Labour warned that failure to tackle small-boats crisis risks fuelling further grooming gang cases

Daily Mail​6 hours ago

Labour's failure to tackle the small-boats crisis risks fuelling further grooming gang cases, the Conservatives warned yesterday.
Shadow Home Secretary Chris Philp said there are growing concerns that foreign criminals are using the border chaos to slip into Britain illegally.
He said the grooming gangs scandal was becoming a 'border security issue' – and pointed to a warning in Louise Casey's official report this week, which found that a 'significant proportion' of suspects in currently live cases are asylum seekers or foreign nationals.
Speaking at a press conference in London, Mr Philp said: 'The Government has no idea who the people are coming in, what their previous records are... The fact that Louise Casey in her report identifies that 'significant numbers' of perpetrators are asylum seekers or non-UK nationals, shows that the lack of control at the border is fuelling the risk here.'
Baroness Casey's 'audit' was commissioned by the Government to establish whether a national inquiry is needed into the grooming gangs scandal.
The report found public bodies covered up evidence about Asian grooming gangs for years 'for fear of appearing racist'.
It said police data on the ethnicity of offenders was too poor to draw firm conclusions nationally.

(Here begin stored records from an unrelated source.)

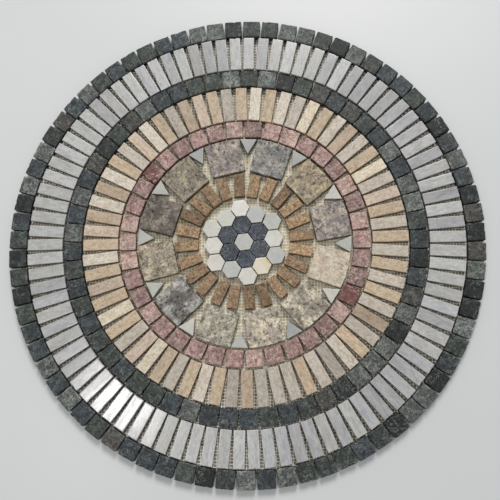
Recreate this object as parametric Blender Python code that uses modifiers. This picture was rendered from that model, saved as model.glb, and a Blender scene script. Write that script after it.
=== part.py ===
"""Marble mosaic medallion: rings of cut stone around a rosette of hexagons, on a round glass-fibre net.

Run with: blender --background --python part.py
Metres, +Z up. The origin is the centre of the net's underside, which lies on the floor or in the
mortar bed. Every ring takes its radius from the ring inside it, so one changed stone moves the rest.
"""

import math

import bmesh
import bpy
from mathutils import Matrix, Vector

# Heights
NET_THICKNESS = 0.0006
BED_GAP = 0.0003  # the dried glue between the net and the stones
FILM_THICKNESS = 0.0005  # the glue that runs on between the feet of a ring's stones
STONE_THICKNESS = 0.0091

# Joints between the rings
RING_JOINT = 0.0017
ROSETTE_JOINT = 0.0009  # between the rosette's nearest corner and the brown bricks
SLAB_OUTER_JOINT = 0.0021
FILM_LAP = 0.0001  # the glue runs on this far past the ends of a ring's stones
FILM_SAG = 0.0008  # the most that the glue's straight edges cut off its round outline
NET_EDGE_SHARE = 0.50  # the net is trimmed this far out along the outermost stones
NET_SIDES = 75

# Hexagon rosette: one in the middle, six dark, twelve pale
HEX_FLATS = 0.0212
HEX_JOINT = 0.0011
ROSETTE_TURN = math.radians(6.5)
ROSETTE_DRIFT = (-0.0004, -0.0016)  # the rosette was laid this far off the middle

# Slabs of travertine with a white triangle between each two
SLAB_COUNT = 12
SLAB_LENGTH = 0.0462
SLAB_JOINT = 0.0043  # between the inner corners of two slabs
SLAB_TURN = math.radians(12.7)
SLAB_ARC_POINTS = 4
TRIANGLE_BASE = 0.0220
TRIANGLE_HEIGHT = 0.0205
TRIANGLE_JOINT = 0.0009

# Rectangular stones. The squares are laid in the edge ring and the inner green ring, and the
# bricks in the white ring and the cream ring.
SQUARE_SIDE = 0.0226
ROSE_SIDE = 0.0218
BRICK_LENGTH = 0.0455
BRICK_WIDTH = 0.0143
SHORT_BRICK_LENGTH = 0.0300
SHORT_BRICK_WIDTH = 0.0134

# Rings: radial length and width of a stone, joint to the neighbour at the inner edge, and the
# angle of the first stone in degrees
BROWN_BRICKS = (SHORT_BRICK_LENGTH, SHORT_BRICK_WIDTH, 0.0014, 5.3)
ROSE_SQUARES = (ROSE_SIDE, ROSE_SIDE, 0.0010, 0.2)
CREAM_BRICKS = (BRICK_LENGTH, BRICK_WIDTH, 0.0015, 1.2)
GREEN_SQUARES = (SQUARE_SIDE, SQUARE_SIDE, 0.0004, 0.0)
WHITE_BRICKS = (BRICK_LENGTH, BRICK_WIDTH, 0.0019, 0.7)
EDGE_SQUARES = (SQUARE_SIDE, SQUARE_SIDE, 0.0008, 1.7)

BED = NET_THICKNESS + BED_GAP
TOP = BED + STONE_THICKNESS

FINISHES = {
    "green marble": ((0.065, 0.080, 0.075), 0.55),
    "white marble": ((0.58, 0.58, 0.57), 0.40),
    "cream marble": ((0.52, 0.43, 0.31), 0.50),
    "rose marble": ((0.40, 0.22, 0.19), 0.50),
    "travertine": ((0.33, 0.29, 0.24), 0.60),
    "brown travertine": ((0.30, 0.20, 0.11), 0.60),
    "dark marble": ((0.060, 0.065, 0.080), 0.45),
    "glass-fibre net": ((0.62, 0.58, 0.42), 0.60),
}


def clear_scene():
    for old in list(bpy.data.objects):
        bpy.data.objects.remove(old, do_unlink=True)


def new_collection(name):
    made = bpy.data.collections.new(name)
    bpy.context.scene.collection.children.link(made)
    return made


def make_material(name):
    """A Principled BSDF with the finish's colour and roughness."""
    colour, roughness = FINISHES[name]
    made = bpy.data.materials.new(name)
    made.use_nodes = True
    shader = made.node_tree.nodes["Principled BSDF"]
    shader.inputs["Base Color"].default_value = (*colour, 1.0)
    shader.inputs["Roughness"].default_value = roughness
    shader.inputs["Metallic"].default_value = 0.0
    return made


def add_object(name, data, collection, finish=None):
    made = bpy.data.objects.new(name, data)
    collection.objects.link(made)
    if finish:
        data.materials.append(bpy.data.materials.get(finish) or make_material(finish))
    return made


def turned(angle):
    return Matrix.Rotation(angle, 4, "Z")


def outline_stone(name, points, collection, finish):
    """A stone cut to a flat outline of (x, y) points, as thick as the others, standing on the bed."""
    curve = bpy.data.curves.new(name, "CURVE")
    curve.dimensions = "2D"
    curve.fill_mode = "BOTH"
    curve.extrude = STONE_THICKNESS / 2
    spline = curve.splines.new("POLY")
    spline.points.add(len(points) - 1)
    for point, (x, y) in zip(spline.points, points):
        point.co = (x, y, 0.0, 1.0)
    spline.use_cyclic_u = True
    stone = add_object(name, curve, collection, finish)
    stone.location.z = BED + STONE_THICKNESS / 2
    return stone


def hexagon(name, centre, collection, finish):
    """A six-sided prism with flats left and right of its pointing direction, turned with the rosette."""
    mesh = bpy.data.meshes.new(name)
    form = bmesh.new()
    radius = HEX_FLATS / math.sqrt(3)
    bmesh.ops.create_cone(
        form, cap_ends=True, segments=6, radius1=radius, radius2=radius, depth=STONE_THICKNESS
    )
    bmesh.ops.rotate(form, verts=form.verts, matrix=turned(math.radians(30)))
    form.to_mesh(mesh)
    form.free()
    stone = add_object(name, mesh, collection, finish)
    stone.location = (centre.x, centre.y, BED + STONE_THICKNESS / 2)
    stone.rotation_euler.z = ROSETTE_TURN
    return stone


def rosette(collection):
    """Nineteen hexagons on a triangular grid. Returns how far they reach from the medallion's middle."""
    pitch = HEX_FLATS + HEX_JOINT
    middle = Vector(ROSETTE_DRIFT)
    steps = [
        pitch * Vector((math.cos(a), math.sin(a)))
        for a in (ROSETTE_TURN + math.radians(30 + 60 * side) for side in range(6))
    ]
    hexagon("centre_hexagon", middle, collection, "white marble")
    for side in range(6):
        near, following = steps[side], steps[(side + 1) % 6]
        tip, between = f"pale_hexagon_{2 * side + 1:02d}", f"pale_hexagon_{2 * side + 2:02d}"
        hexagon(f"dark_hexagon_{side + 1}", middle + near, collection, "dark marble")
        hexagon(tip, middle + 2 * near, collection, "white marble")
        hexagon(between, middle + near + following, collection, "white marble")
    half_side = HEX_FLATS / math.sqrt(3) / 2
    return middle.length + math.hypot(2 * pitch + HEX_FLATS / 2, half_side)


def slab_outline(inner_radius, outer_radius):
    """A slab pointing along +Y: straight inner edge and sides, and an outer edge on the ring's arc."""
    share = math.pi / SLAB_COUNT
    half_inner = inner_radius * math.tan(share) - SLAB_JOINT / 2
    gap = TRIANGLE_BASE + 2 * TRIANGLE_JOINT
    half_outer_angle = share - math.asin(gap / 2 / outer_radius)
    points = [(-half_inner, inner_radius), (half_inner, inner_radius)]
    for i in range(SLAB_ARC_POINTS):
        angle = half_outer_angle * (1 - 2 * i / (SLAB_ARC_POINTS - 1))
        points.append((outer_radius * math.sin(angle), outer_radius * math.cos(angle)))
    return points


def triangle_outline(outer_radius):
    """A triangle with its base in the outer gap between two slabs and its tip towards the centre."""
    base_radius = math.sqrt(outer_radius**2 - (TRIANGLE_BASE / 2) ** 2)
    tip = (0.0, base_radius - TRIANGLE_HEIGHT)
    return [tip, (TRIANGLE_BASE / 2, base_radius), (-TRIANGLE_BASE / 2, base_radius)]


def slabs_and_triangles(inner_radius, collection):
    """The ring of slabs, with a triangle half a step on from each. Returns its outer radius."""
    outer_radius = inner_radius + SLAB_LENGTH
    step = 2 * math.pi / SLAB_COUNT
    for i in range(SLAB_COUNT):
        slab = outline_stone(
            f"travertine_slab_{i + 1:02d}",
            slab_outline(inner_radius, outer_radius),
            collection,
            "travertine",
        )
        slab.rotation_euler.z = SLAB_TURN + i * step
        triangle = outline_stone(
            f"white_triangle_{i + 1:02d}", triangle_outline(outer_radius), collection, "white marble"
        )
        triangle.rotation_euler.z = SLAB_TURN + (i + 0.5) * step
    return outer_radius


def ring_stones(name, angles, inner_radius, length, width, collection):
    """The loose stones of a ring, each a block that stands radially, as one helper mesh."""
    foot = BED + FILM_THICKNESS / 2
    mesh = bpy.data.meshes.new(name)
    form = bmesh.new()
    centre = Matrix.Translation((inner_radius + length / 2, 0.0, (foot + TOP) / 2))
    size = Matrix.Diagonal((length, width, TOP - foot, 1.0))
    for angle in angles:
        bmesh.ops.create_cube(form, size=1.0, matrix=turned(angle) @ centre @ size)
    form.to_mesh(mesh)
    form.free()
    return add_object(name, mesh, collection)


def glue_film(name, inner_radius, outer_radius, sides, start, collection, finish):
    """A thin flat band, turned from its rectangular section. Its corners lie on the two radii."""
    low, high = BED, BED + FILM_THICKNESS
    along = Vector((math.cos(start), math.sin(start), 0.0))
    section = [
        outer_radius * along + Vector((0.0, 0.0, high)),
        outer_radius * along + Vector((0.0, 0.0, low)),
        inner_radius * along + Vector((0.0, 0.0, low)),
        inner_radius * along + Vector((0.0, 0.0, high)),
    ]
    mesh = bpy.data.meshes.new(name)
    mesh.from_pydata(section, [(0, 1), (1, 2), (2, 3), (3, 0)], [])
    film = add_object(name, mesh, collection, finish)
    screw = film.modifiers.new("turn", "SCREW")
    screw.steps = screw.render_steps = sides
    screw.use_merge_vertices = True
    screw.merge_threshold = 0.00001
    screw.use_smooth_shade = False
    return film


def stone_ring(name, stone, inner_radius, collections, finish, film_end=None):
    """A ring of equal blocks, joined by the film of glue that they stand in. Returns how far it reaches.

    The film's corners lie in the joints between the stones. A small ring's film has more of them,
    so that its edges stay round.
    """
    length, width, joint, start = stone
    parts, helpers = collections
    count = int(2 * math.pi * inner_radius / (width + joint))
    step = 2 * math.pi / count
    reach = math.hypot(inner_radius + length, width / 2)

    angles = [math.radians(start) + i * step for i in range(count)]
    blocks = ring_stones(name + "_blocks", angles, inner_radius, length, width, helpers)
    blocks.hide_render = True
    blocks.display_type = "WIRE"

    widest_step = 2 * math.acos(1 - FILM_SAG / reach)
    sides = count * math.ceil(step / widest_step)
    film_end = film_end or (reach + FILM_LAP) / math.cos(math.pi / sides)
    first_corner = math.radians(start) + step / 2
    ring = glue_film(name, inner_radius - FILM_LAP, film_end, sides, first_corner, parts, finish)
    union = ring.modifiers.new("stones", "BOOLEAN")
    union.operation = "UNION"
    union.solver = "EXACT"
    union.object = blocks
    return reach


def net(radius, collection):
    """The round net that every stone is glued to, as a plain thin disc."""
    mesh = bpy.data.meshes.new("net_backing")
    form = bmesh.new()
    bmesh.ops.create_cone(
        form, cap_ends=True, segments=NET_SIDES, radius1=radius, radius2=radius, depth=NET_THICKNESS
    )
    form.to_mesh(mesh)
    form.free()
    disc = add_object("net_backing", mesh, collection, "glass-fibre net")
    disc.location.z = NET_THICKNESS / 2
    return disc


def main():
    clear_scene()
    parts = new_collection("marble medallion")
    both = (parts, new_collection("helpers"))
    reach = rosette(parts) + ROSETTE_JOINT
    reach = stone_ring("brown_bricks", BROWN_BRICKS, reach, both, "brown travertine")
    reach = slabs_and_triangles(reach + RING_JOINT, parts) + SLAB_OUTER_JOINT
    reach = stone_ring("rose_squares", ROSE_SQUARES, reach, both, "rose marble")
    reach = stone_ring("cream_bricks", CREAM_BRICKS, reach + RING_JOINT, both, "cream marble")
    reach = stone_ring("green_squares", GREEN_SQUARES, reach + RING_JOINT, both, "green marble")
    reach = stone_ring("white_bricks", WHITE_BRICKS, reach + RING_JOINT, both, "white marble")
    edge_inner = reach + RING_JOINT
    net_radius = edge_inner + NET_EDGE_SHARE * SQUARE_SIDE
    stone_ring("edge_squares", EDGE_SQUARES, edge_inner, both, "green marble", net_radius)
    net(net_radius, parts)


main()
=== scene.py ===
"""Looks of a round mosaic medallion: marble and travertine stones laid in rings on a net.

The rings, the slabs and the rosette are read from the frame as flat outlines, one for each stone,
and each stone is then built as a cut and tumbled block with its own colour and veining.
"""

import math

import bmesh
import bpy
import numpy as np
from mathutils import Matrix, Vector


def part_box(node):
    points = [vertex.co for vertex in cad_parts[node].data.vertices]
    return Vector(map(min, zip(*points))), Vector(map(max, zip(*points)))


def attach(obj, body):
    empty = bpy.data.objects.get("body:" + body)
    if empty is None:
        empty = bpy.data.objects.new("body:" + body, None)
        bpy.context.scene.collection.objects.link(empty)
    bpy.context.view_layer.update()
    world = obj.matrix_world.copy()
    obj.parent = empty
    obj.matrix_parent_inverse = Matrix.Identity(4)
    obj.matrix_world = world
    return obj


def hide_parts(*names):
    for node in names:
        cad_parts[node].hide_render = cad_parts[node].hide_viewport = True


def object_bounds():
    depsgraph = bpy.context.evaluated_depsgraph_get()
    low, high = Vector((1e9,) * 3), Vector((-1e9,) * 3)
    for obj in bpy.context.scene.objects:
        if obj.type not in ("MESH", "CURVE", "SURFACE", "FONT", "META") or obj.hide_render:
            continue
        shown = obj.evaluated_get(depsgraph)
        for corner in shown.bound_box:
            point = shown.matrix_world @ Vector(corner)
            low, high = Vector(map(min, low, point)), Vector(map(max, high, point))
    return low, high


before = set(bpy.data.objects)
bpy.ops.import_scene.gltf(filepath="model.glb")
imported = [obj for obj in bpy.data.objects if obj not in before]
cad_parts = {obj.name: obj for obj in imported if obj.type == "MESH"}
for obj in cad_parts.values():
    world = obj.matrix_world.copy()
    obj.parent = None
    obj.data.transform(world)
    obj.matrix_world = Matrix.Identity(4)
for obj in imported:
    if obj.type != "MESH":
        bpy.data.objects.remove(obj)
CAD_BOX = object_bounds()

# Heights and sizes, in metres
TOP = float(CAD_BOX[1][2])
NET_RADIUS = float(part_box("net_backing")[1][0])
NET_PITCH = 0.0040
STRAND_WIDTH = 0.0016
STRAND_THICKNESS = 0.00042
NET_LIFT = 0.00005
KNOT_WIDTH = 0.0027
KNOT_TOP = 0.00066
FILM_BOTTOM = 0.00014
FILM_TOP = 0.00021
FILM_WAVE = 0.00001
FILM_MARGIN = 0.0012  # about how far the film of glue stops short of the net's edge
NET_MARGIN = 0.0002  # how far the strands do at least
PULL = 0.0012  # how far the net is pulled out of true in long waves
PUCKER = 0.0006  # and in short ones

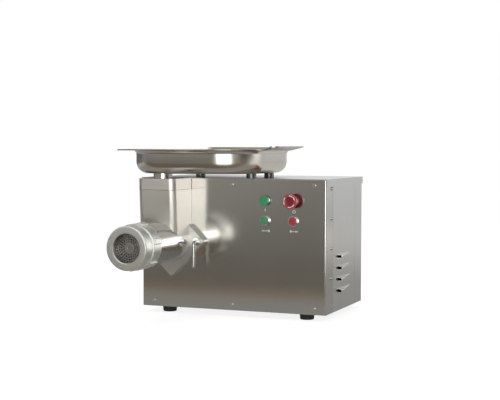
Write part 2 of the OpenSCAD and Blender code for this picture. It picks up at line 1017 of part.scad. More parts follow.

But it found that in three areas where better data had been collected – Greater Manchester, West Yorkshire and Rotherham – Asian men were over-represented among suspects.
The report also examined a dozen major live police operations into grooming gangs and found a 'significant proportion' of suspects are asylum seekers or were born abroad.
A Home Office source said there was insufficient data to draw a clear link between small-boat arrivals and grooming gang offences.
Maggie Oliver, a former detective who sounded the alarm about rape gangs operating in Rochdale, warned about the risk that record levels of illegal immigration could trigger a new wave of child grooming.
She told the Daily T podcast: 'If we do not get a grip on this, we are just going to see it explode even more.'
Kemi Badenoch said Baroness Casey was right to link the grooming gangs scandal to the surge in illegal migration.
She told GB News: 'In some instances, it was asylum seekers – people who sought sanctuary in our country – who actually were committing these crimes.
'This is why I say that Britain is being mugged. People are exploiting our kindness and we need to put a stop to it.'
Baroness Casey said there was a culture of 'denial' among many public bodies about the ethnicity of many offenders. Yesterday she revealed that she examined the case of one child's file and found the word Pakistani 'Tippexed out'.
Mr Philp called for the prosecution of those in public bodies who helped cover up the grooming gangs scandal for years.
He said the worst offenders should be charged with misconduct in public office and 'sent to prison'.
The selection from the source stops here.